- TASK INSTRUCTIONS -
Reproduce precisely the lines of the listing below, starting with the line that contains "box = ring.Shape.optimalBoundingBox()" and stopping after the line that contains "cad_parts[node].hide_render = cad_parts[node].hide_viewport"; include nothing else.

- PROVIDED DATA -
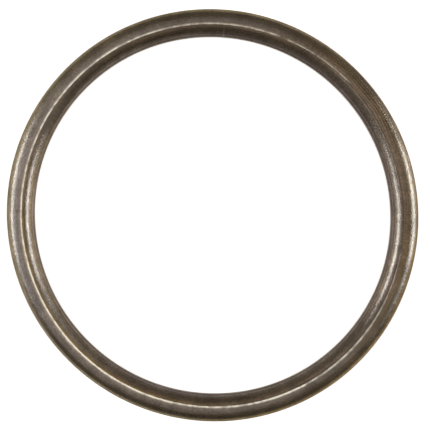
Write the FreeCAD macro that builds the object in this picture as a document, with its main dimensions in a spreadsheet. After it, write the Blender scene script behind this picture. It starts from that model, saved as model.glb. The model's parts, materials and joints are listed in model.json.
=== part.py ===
import FreeCAD, Part
import Sketcher
from math import acos, atan2, radians, sqrt
import os

# Exhaust gasket: a crush ring that seals the joint between an exhaust port and its pipe.
# It is one strip of thin sheet steel, rolled into a hollow ring. The strip is bent
# round until its two long edges meet on the crowned face: the outer edge laps over
# the inner one. The face opposite is flat and seats on the flange.
# The origin is the centre of that seat, with +Z along the pipe, towards the crown.
# All lengths are in millimetres.

NODE = "gasket_ring"

DIMENSIONS = [
    ("bore_diameter", 61.0, "clear diameter through the ring"),
    ("section_width", 4.5, "radial width of the rolled section"),
    ("section_height", 3.6, "height of the section before it is clamped"),
    ("sheet_thickness", 0.3, "thickness of the steel strip"),
    ("crown_radius", 3.8, "outside radius of the arch over the top"),
    ("crest_share", 0.565, "share of the width from the bore wall to the top of the arch"),
    ("outer_shoulder", 1.25, "outside radius where the arch turns down to the outer wall"),
    ("inner_shoulder", 1.2, "outside radius where the arch turns down to the bore wall"),
    ("seat_bend", 0.5, "outside radius of the two bends beside the flat seat"),
    ("lap_offset", 1.75, "radial distance from the bore wall to the cut edge of the lap"),
    ("lap_overlap", 0.7, "how far the inner lip reaches in under the lap"),
    ("lap_gap", 0.05, "gap between the lap and the lip under it"),
    ("edge_round_share", 0.75, "share of the thickness that is rounded off the cut edge"),
]

# Sketcher's numbers for the points of an edge, and for the origin and the x axis
START = 1
END = 2
CENTRE = 3
ORIGIN = (-1, 1)
X_AXIS = -1


class Layout:
    """Where the section's edges lie at first, as numbers, before the sketch is constrained."""

    def __init__(self, sheet):
        self.bore = sheet.bore_diameter / 2
        self.outer = self.bore + sheet.section_width
        self.lap_edge = self.bore + sheet.lap_offset
        self.lip_edge = self.lap_edge + sheet.lap_overlap
        self.lap_radius = sheet.crown_radius
        self.lip_radius = sheet.crown_radius - sheet.sheet_thickness - sheet.lap_gap
        self.inner_shoulder = sheet.inner_shoulder
        self.outer_shoulder = sheet.outer_shoulder
        self.seat_bend = sheet.seat_bend
        self.edge_round = sheet.sheet_thickness * sheet.edge_round_share
        self.arch = (self.bore + sheet.section_width * sheet.crest_share,
                     sheet.section_height - sheet.crown_radius)

    def corner(self, wall, radius, arch_radius, side):
        """A bend that touches the arch from within and a wall: its centre, and the angle
        at which it leaves the arch. side is 1 at the arch's right and -1 at its left."""
        centre_x = wall - side * radius
        across = centre_x - self.arch[0]
        up = sqrt((arch_radius - radius) ** 2 - across ** 2)
        return (centre_x, self.arch[1] + up), atan2(up, across)

    def angle_at(self, edge, arch_radius):
        """The angle at which an arch of this radius passes over an edge's place."""
        return acos((edge - self.arch[0]) / arch_radius)


def make_sheet(doc):
    """The spreadsheet of driving dimensions, one to a row."""
    sheet = doc.addObject("Spreadsheet::Sheet", "dimensions")
    for row, (alias, value, meaning) in enumerate(DIMENSIONS, start=1):
        sheet.set(f"A{row}", meaning)
        sheet.set(f"B{row}", str(value))
        sheet.setAlias(f"B{row}", alias)
    doc.recompute()
    return sheet


def section_sketch(body):
    """An empty sketch on the XZ plane, where x is the radius and y is the height."""
    plane = next(f for f in body.Origin.OriginFeatures if f.Role == "XZ_Plane")
    sketch = body.newObject("Sketcher::SketchObject", "strip_section")
    sketch.AttachmentSupport = [(plane, "")]
    sketch.MapMode = "FlatFace"
    return sketch


def constrain(sketch, kind, *where):
    return sketch.addConstraint(Sketcher.Constraint(kind, *where))


def dimension(sketch, name, formula, kind, *where):
    """Adds a dimension to the sketch and ties it to the sheet, which then gives its value."""
    placeholder = 1.0
    index = constrain(sketch, kind, *where, placeholder)
    sketch.renameConstraint(index, name)
    sketch.setExpression(f"Constraints.{name}", formula)


def add_bend(sketch, centre, radius, start, end):
    """An arc that runs anticlockwise from one angle to the other."""
    circle = Part.Circle(FreeCAD.Vector(*centre, 0), FreeCAD.Vector(0, 0, 1), radius)
    return sketch.addGeometry(Part.ArcOfCircle(circle, start, end), False)


def add_straight(sketch, here, here_point, there, there_point):
    """A straight edge from a point of one edge to a point of another."""
    start = sketch.getPoint(here, here_point)
    end = sketch.getPoint(there, there_point)
    return sketch.addGeometry(Part.LineSegment(start, end), False)


def add_skin(sketch, layout, inset, lap_angle):
    """One face of the strip, from the inner lip down the bore wall, along the seat,
    up the outer wall and over the crown to the lap. inset is 0 for the strip's outside
    and its thickness for its inside."""
    bore, outer, bend = layout.bore, layout.outer, layout.seat_bend
    left, down, right = radians(180), radians(270), radians(360)
    inner_centre, inner_angle = layout.corner(
        bore, layout.inner_shoulder, layout.lip_radius, -1)
    outer_centre, outer_angle = layout.corner(
        outer, layout.outer_shoulder, layout.lap_radius, 1)
    lip_radius = layout.lip_radius - inset
    lap_radius = layout.lap_radius - inset
    lip_angle = layout.angle_at(layout.lip_edge, lip_radius)

    lip = add_bend(sketch, layout.arch, lip_radius, lip_angle, inner_angle)
    inner_shoulder = add_bend(
        sketch, inner_centre, layout.inner_shoulder - inset, inner_angle, left)
    inner_seat = add_bend(sketch, (bore + bend, bend), bend - inset, left, down)
    outer_seat = add_bend(sketch, (outer - bend, bend), bend - inset, down, right)
    outer_shoulder = add_bend(
        sketch, outer_centre, layout.outer_shoulder - inset, 0, outer_angle)
    lap = add_bend(sketch, layout.arch, lap_radius, outer_angle, lap_angle)
    bore_wall = add_straight(sketch, inner_shoulder, END, inner_seat, START)
    seat = add_straight(sketch, inner_seat, END, outer_seat, START)
    outer_wall = add_straight(sketch, outer_seat, END, outer_shoulder, START)

    path = [
        lip, inner_shoulder, bore_wall, inner_seat, seat,
        outer_seat, outer_wall, outer_shoulder, lap,
    ]
    for here, after in zip(path, path[1:]):
        constrain(sketch, "Tangent", here, END, after, START)
    constrain(sketch, "Vertical", bore_wall)
    constrain(sketch, "Vertical", outer_wall)
    constrain(sketch, "Horizontal", seat)
    return path


def draw_section(sketch, layout, thickness):
    """The strip's own section: its two faces, its rounded cut edge and its lip's edge."""
    edge_centre, edge_angle = layout.corner(
        layout.lap_edge, layout.edge_round, layout.lap_radius, -1)
    inside_angle = layout.angle_at(layout.lap_edge, layout.lap_radius - thickness)
    outside = add_skin(sketch, layout, 0, edge_angle)
    inside = add_skin(sketch, layout, thickness, inside_angle)
    (lip, inner_shoulder, bore_wall, inner_seat, seat,
     outer_seat, outer_wall, outer_shoulder, lap) = outside
    inside_lip, inside_lap = inside[0], inside[-1]

    # The two faces run side by side, so each pair of bends shares its centre.
    for outside_edge, inside_edge in zip(outside, inside):
        if isinstance(sketch.Geometry[outside_edge], Part.ArcOfCircle):
            constrain(sketch, "Coincident", outside_edge, CENTRE, inside_edge, CENTRE)
    constrain(sketch, "Coincident", lip, CENTRE, lap, CENTRE)

    edge_round = add_bend(sketch, edge_centre, layout.edge_round, edge_angle, radians(180))
    constrain(sketch, "Tangent", lap, END, edge_round, START)
    cut_edge = add_straight(sketch, edge_round, END, inside_lap, END)
    constrain(sketch, "Tangent", edge_round, END, cut_edge, START)
    constrain(sketch, "Coincident", cut_edge, END, inside_lap, END)
    constrain(sketch, "Vertical", cut_edge)
    lip_edge = add_straight(sketch, lip, START, inside_lip, START)
    constrain(sketch, "Coincident", lip_edge, START, lip, START)
    constrain(sketch, "Coincident", lip_edge, END, inside_lip, START)
    constrain(sketch, "Vertical", lip_edge)

    # Places across the section, each measured from the bore wall
    dimension(sketch, "bore", "dimensions.bore_diameter / 2",
              "DistanceX", *ORIGIN, bore_wall, START)
    dimension(sketch, "width", "dimensions.section_width",
              "DistanceX", bore_wall, START, outer_wall, END)
    dimension(sketch, "crest", "dimensions.section_width * dimensions.crest_share",
              "DistanceX", bore_wall, START, lap, CENTRE)
    dimension(sketch, "lap", "dimensions.lap_offset",
              "DistanceX", bore_wall, START, cut_edge, START)
    dimension(sketch, "overlap", "dimensions.lap_overlap",
              "DistanceX", cut_edge, START, lip_edge, START)

    # Heights above the flange
    constrain(sketch, "PointOnObject", seat, START, X_AXIS)
    dimension(sketch, "arch_centre", "dimensions.section_height - dimensions.crown_radius",
              "DistanceY", *ORIGIN, lap, CENTRE)

    # Bends of the strip
    dimension(sketch, "lap_outside", "dimensions.crown_radius", "Radius", lap)
    dimension(sketch, "lap_inside", "dimensions.crown_radius - dimensions.sheet_thickness",
              "Radius", inside_lap)
    dimension(sketch, "lip_outside",
              "dimensions.crown_radius - dimensions.sheet_thickness - dimensions.lap_gap",
              "Radius", lip)
    dimension(sketch, "outer_shoulder", "dimensions.outer_shoulder", "Radius", outer_shoulder)
    dimension(sketch, "inner_shoulder", "dimensions.inner_shoulder", "Radius", inner_shoulder)
    dimension(sketch, "outer_seat", "dimensions.seat_bend", "Radius", outer_seat)
    dimension(sketch, "inner_seat", "dimensions.seat_bend", "Radius", inner_seat)
    dimension(sketch, "cut_edge_round",
              "dimensions.sheet_thickness * dimensions.edge_round_share",
              "Radius", edge_round)


def make_ring(doc, sheet):
    """The ring: the strip's section carried once round the pipe's axis."""
    body = doc.addObject("PartDesign::Body", "ring_body")
    body.Label = NODE
    sketch = section_sketch(body)
    draw_section(sketch, Layout(sheet), sheet.sheet_thickness)
    ring = body.newObject("PartDesign::Revolution", "rolled_ring")
    ring.Profile = sketch
    ring.ReferenceAxis = (sketch, ["V_Axis"])
    ring.Angle = 360
    doc.recompute()
    body.Placement = FreeCAD.Placement()
    return body


def check(doc, bodies):
    """Stops the build if any object failed or any sub-part has no valid solid."""
    for item in doc.Objects:
        if "Invalid" in item.State or "Error" in item.State:
            raise RuntimeError(f"{item.Name} did not recompute: {item.State}")
    for body in bodies:
        if body.Shape.isNull() or not body.Shape.isValid():
            raise RuntimeError(f"{body.Label} has no valid shape")


doc = FreeCAD.newDocument("exhaust_gasket")
sheet = make_sheet(doc)
ring = make_ring(doc, sheet)
doc.recompute()
check(doc, [ring])

os.makedirs("parts", exist_ok=True)
ring.Shape.exportStep(f"parts/{ring.Label}.step")
box = ring.Shape.optimalBoundingBox()
print(f"{ring.Label}: {len(ring.Shape.Solids)} solid, {ring.Shape.Volume:.1f} mm3")
print(f"box {box.XLength:.2f} x {box.YLength:.2f} x {box.ZLength:.2f} mm")
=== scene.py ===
import json
from math import acos, atan2, cos, degrees, pi, radians, sin, sqrt

import bpy
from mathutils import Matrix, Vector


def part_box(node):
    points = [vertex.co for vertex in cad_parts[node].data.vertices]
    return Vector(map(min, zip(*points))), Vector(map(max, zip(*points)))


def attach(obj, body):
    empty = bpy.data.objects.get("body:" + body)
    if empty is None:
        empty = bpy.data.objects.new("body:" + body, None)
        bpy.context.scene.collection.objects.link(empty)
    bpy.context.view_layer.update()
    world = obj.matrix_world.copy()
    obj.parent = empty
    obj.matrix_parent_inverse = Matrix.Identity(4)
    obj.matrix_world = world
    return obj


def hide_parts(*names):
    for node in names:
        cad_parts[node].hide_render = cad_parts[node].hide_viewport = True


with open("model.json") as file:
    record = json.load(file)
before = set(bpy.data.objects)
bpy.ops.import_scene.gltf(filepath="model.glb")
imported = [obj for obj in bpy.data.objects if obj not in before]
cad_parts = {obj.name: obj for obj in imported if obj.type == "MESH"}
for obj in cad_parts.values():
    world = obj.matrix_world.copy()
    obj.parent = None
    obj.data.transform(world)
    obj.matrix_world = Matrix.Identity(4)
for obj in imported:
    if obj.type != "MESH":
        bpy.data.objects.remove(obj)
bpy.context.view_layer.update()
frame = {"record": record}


# The ring
# A crush ring rolled from one strip of 0.3 mm sheet steel. The strip is closed round a hollow,
# and its outer edge laps over its inner one on the crown. It was made by bending, so it is not
# quite round, and the lap stands proud along most of its length and is pressed flush elsewhere.
MM = 0.001
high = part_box("gasket_ring")[1]
mounts = {mount["name"]: mount for mount in frame["record"]["mounts"]}
bore_radius = mounts["pipe_bore"]["dims"]["r_mm"] * MM
outer_radius = high[0]
ring_height = high[2]
sheet = 0.3 * MM
crown_radius = 3.8 * MM
crest_share = 0.565
outer_shoulder = 1.25 * MM
inner_shoulder = 1.2 * MM
seat_bend = 0.5 * MM
lap_offset = 1.75 * MM
lap_overlap = 0.7 * MM
lap_gap = 0.05 * MM
edge_round = 0.22 * MM
turn_steps = 600

arch_x = bore_radius + crest_share * (outer_radius - bore_radius)
arch_z = ring_height - crown_radius
lip_radius = crown_radius - sheet - lap_gap
lap_edge = bore_radius + lap_offset
lip_edge = lap_edge + lap_overlap


def shoulder_place(centre_x, radius, arch_radius):
    """Height of a shoulder's centre, and the angle at which the shoulder leaves the arch."""
    across = centre_x - arch_x
    up = sqrt((arch_radius - radius) ** 2 - across ** 2)
    return arch_z + up, atan2(up, across)


def bend(centre_x, centre_z, angle, steps):
    """Carries the end of the section round a bend, anticlockwise as seen from the front."""
    bpy.ops.mesh.spin(
        steps=steps, angle=angle, center=(centre_x, 0, centre_z), axis=(0, 1, 0))


def run(x, z):
    """Carries the end of the section straight on."""
    bpy.ops.mesh.extrude_region_move(TRANSFORM_OT_translate={"value": (x, 0, z)})


inner_x = bore_radius + inner_shoulder
outer_x = outer_radius - outer_shoulder
inner_z, inner_angle = shoulder_place(inner_x, inner_shoulder, lip_radius)
outer_z, outer_angle = shoulder_place(outer_x, outer_shoulder, crown_radius)
lip_angle = acos((lip_edge - arch_x) / lip_radius)
lap_angle = acos((lap_edge - arch_x) / crown_radius)

bpy.ops.object.select_all(action="DESELECT")
bpy.ops.mesh.primitive_plane_add(
    size=sheet, location=(lip_edge, 0, arch_z + lip_radius * sin(lip_angle)))
ring = bpy.context.object
ring.name = "rolled_ring"
bpy.ops.object.transform_apply(location=True, rotation=True, scale=True)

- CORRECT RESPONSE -
box = ring.Shape.optimalBoundingBox()
print(f"{ring.Label}: {len(ring.Shape.Solids)} solid, {ring.Shape.Volume:.1f} mm3")
print(f"box {box.XLength:.2f} x {box.YLength:.2f} x {box.ZLength:.2f} mm")
=== scene.py ===
import json
from math import acos, atan2, cos, degrees, pi, radians, sin, sqrt

import bpy
from mathutils import Matrix, Vector


def part_box(node):
    points = [vertex.co for vertex in cad_parts[node].data.vertices]
    return Vector(map(min, zip(*points))), Vector(map(max, zip(*points)))


def attach(obj, body):
    empty = bpy.data.objects.get("body:" + body)
    if empty is None:
        empty = bpy.data.objects.new("body:" + body, None)
        bpy.context.scene.collection.objects.link(empty)
    bpy.context.view_layer.update()
    world = obj.matrix_world.copy()
    obj.parent = empty
    obj.matrix_parent_inverse = Matrix.Identity(4)
    obj.matrix_world = world
    return obj


def hide_parts(*names):
    for node in names:
        cad_parts[node].hide_render = cad_parts[node].hide_viewport = True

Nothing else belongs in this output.